Minister for the Middle East and North Africa, Tobias Ellwood – “By destroying these chemicals, the United Kingdom has played its part in the international effort to ensure that Assad’s chemical weapons can never again be used against the Syrian people”
Minister for the Middle East and North Africa, Tobias Ellwood, said: “By destroying these chemicals, the United Kingdom has played its part in the international effort to ensure that Assad’s chemical weapons can never again be used against the Syrian people.
“The removal, and now the destruction in four countries, of the declared Syrian chemical stockpile show what can be achieved when the international community, including Russia, agrees to work together for the common good.
“The challenge remains to bring that same unity to bear in securing a political settlement to end this appalling conflict.

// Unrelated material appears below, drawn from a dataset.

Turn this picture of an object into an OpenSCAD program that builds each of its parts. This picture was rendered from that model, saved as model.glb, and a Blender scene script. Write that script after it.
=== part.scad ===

Such a settlement is all the more urgent as the conflict continues to claim hundreds of lives each month, despite the efforts of the moderate opposition to protect the Syrian people from both Assad and extremists.
“Completing destruction of the declared stockpile does not mark the closure of the chemical weapons chapter. Gaps and inconsistencies in Syria’s declaration need to be resolved. There continue to be credible reports of attacks using industrial chemicals such as chlorine. The OPCW Fact Finding Mission’s interim conclusions stated that the available information lent credence to the view that these attacks were being systematically orchestrated. The Mission must leave no stone unturned in its investigation, and the perpetrators of such barbaric acts must be held accountable.”
The work at Ellesmere Port is part of international efforts involving destruction facilities in the USA, Finland and Germany and with support from many other states and the OPCW. The destruction by neutralisation of a smaller volume of hydrogen fluoride will take place towards the end of the year. This will complete the UK’s role in destruction activities.